What about my vehicles?

You may exempt and therefore keep one motor vehicle per individual filing for bankruptcy valued at up to $1000.00 per vehicle. Many people have leased their vehicles and leased vehicles would be exempt. In addition, if you owe more on your vehicle than what it would bring at sale or if you have no more than $1,000.00 of value in your vehicle over and above what is owed on the vehicle loan, then you could keep that vehicle. In addition, there are other ways for you to keep your vehicle and we can discuss these when we discuss your case.

Will the Trustee come to my home to inspect my property?

The Trustee may very well come to your home, however, the trustee would call and make an appointment. In addition, when the trustee arrives do not be concerned that his vehicle will have a sign on it that says “Bankruptcy Trustee’s Office”. This does not happen and the trustee is not interested in causing you any embarrassment or undue hardship. The trustee will not open closed boxes or go through your drawers. Instead, they will simply take photographs of the furniture and try to assess the value of your furniture. The trustee would basically consider what your property would bring at an auction or garage sale. These values are low and I very seldom have clients lose any personal property. Instead, if their property exceeds their $1,000.00 allowance, then we make arrangements to repay to the trustee the value of this property over a six month period.

What other items can I keep?

You should be able to keep Individual Retirement Accounts (IRAs). However, they are limited to $1,000,000.00 in value. In addition, you should be able to keep life insurance policies including cash surrender values, annuities and worker's compensation claims. You generally cannot keep any proceeds from personal injury claims or class actions suits which are pending before you file.

Is there life after bankruptcy?

There is life and, in fact, perhaps a far better life. Bill collectors will not plague you, your wages will not be garnished, and lawsuits cannot be filed against you. In most cases, no one will know that you filed bankruptcy. However this will be reported on your credit bureau report. The time that it takes to re-establish credit will vary. You will find that because you will no longer have many debts and cannot file bankruptcy again for eight years, you may very well be in a better position to borrow money than will many of your friends. In most cases, you will be able to refinance your home or purchase another after discharge for approximately one to two percentage points over the standard conventional rate. At the two year mark after your discharge you should be able to obtain the lowest conventional mortgage rate available to anyone. Indeed, most of our clients are flooded with applications for secured credit cards immediately after filing and they find, after use of secured credit cards with a prompt payment history, that these secured credit cards will be converted to traditional unsecured credit cards. Having said that, I do not advocate the use of credit cards if the charges are not paid in full every month. If you continue to run a balance, then unfortunately you may be back to file for bankruptcy protection.

Can I go to a credit repair agency and get the bankruptcy wiped from my record or improve my credit?

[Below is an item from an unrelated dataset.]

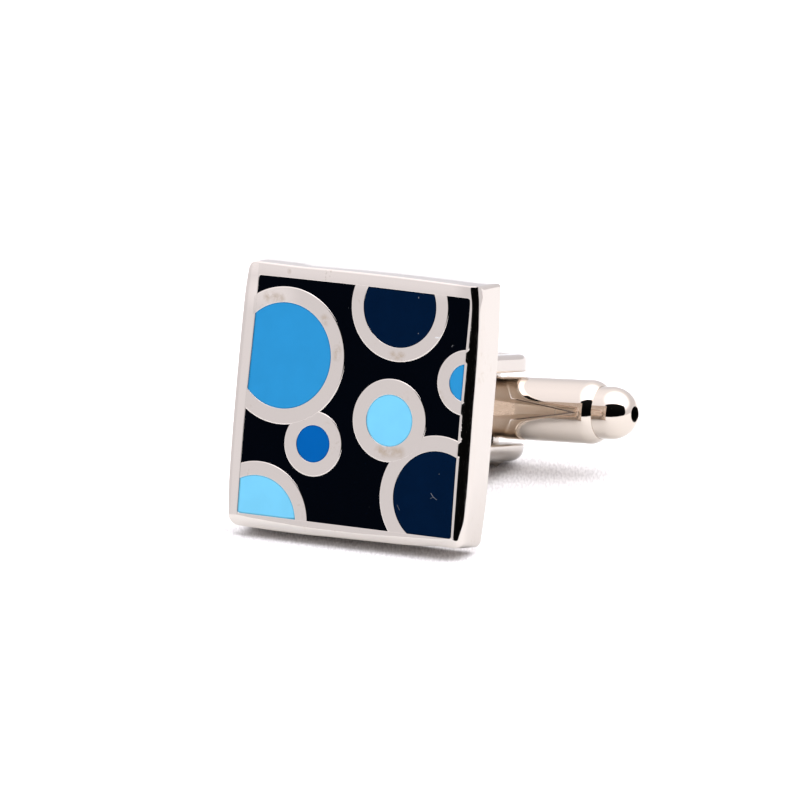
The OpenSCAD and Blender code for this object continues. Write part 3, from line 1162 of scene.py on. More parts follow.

No. These companies are routinely investigated by state and federal authorities for misleading and fraudulent acts and, in fact, they can do nothing more than what you can do for yourself. You are allowed to write to the credit bureau and advise it as to why you had to file bankruptcy as well as any other factors that would induce a loan company to give you credit. This letter would be sent to any company running a credit check on you and they could consider it. Unfortunately, there is little else that you can do. Again, even though the fact that you filed bankruptcy within the last ten years would be indicated on your credit bureau report, this alone should not prevent you from obtaining credit again within several years after you have filed bankruptcy.